We think about those future inheritors. We think about what it will mean to them to receive something that was minted at the time of Brisbane 2032 and held continuously ever since — a piece of onchain history with provenance that is fully, transparently readable. The blockchain does not forget. Every transfer, every moment of ownership, is part of the permanent record. The address will carry its own history inside itself, visible to anyone who looks.

This is the version of .brisbane2032 we are most hoping for. Not the version that is popular in the weeks around the Games. Not the version that generates the most registrations in the shortest time.
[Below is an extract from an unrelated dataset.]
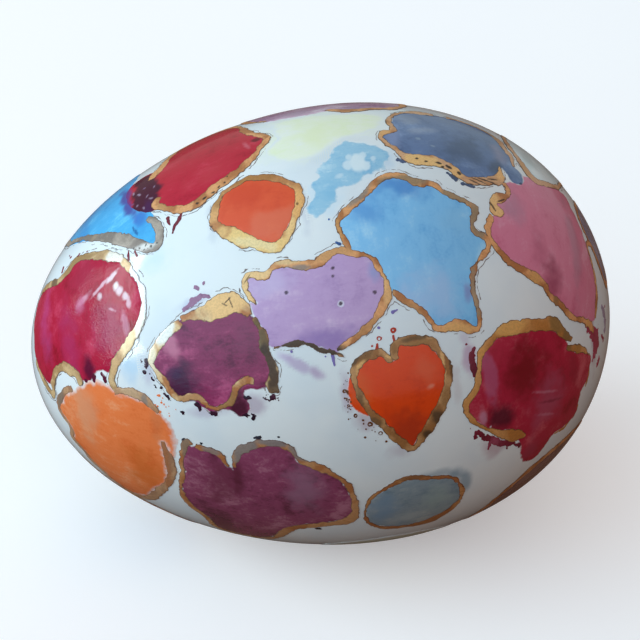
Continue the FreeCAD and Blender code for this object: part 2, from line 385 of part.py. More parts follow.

The version that is still there, still owned by real people, still part of living digital identities, a generation after the Games have become history.

If we get that version — if some of what we have built is still alive and meaningful and held by people who value it in fifty years — then we will have done what we set out to do.


A last thing

We are a small team. We do not have the resources of an Olympic committee or a state government. We are not the official digital infrastructure of the Games. We are a foundation that believed, early enough to act on it, that Brisbane’s moment deserved a permanent onchain address — and that ordinary people deserved to own a piece of it.

Whether we got it right, whether the thing we have built achieves what we hoped — that will be decided by people we have never met, in circumstances we cannot predict, over timelines longer than any individual’s immediate interests. That is uncomfortable and also the only honest way to describe what it means to build permanent infrastructure. You do not get to control the outcome. You only get to make the right choices at the foundation and trust the permanence of what you have built.

We trust it. We hope for it. And we are genuinely glad that Brisbane 2032 — the city, the moment, the people, the pride — will have a permanent address in the digital record of the world.

That is what we hope .brisbane2032 becomes.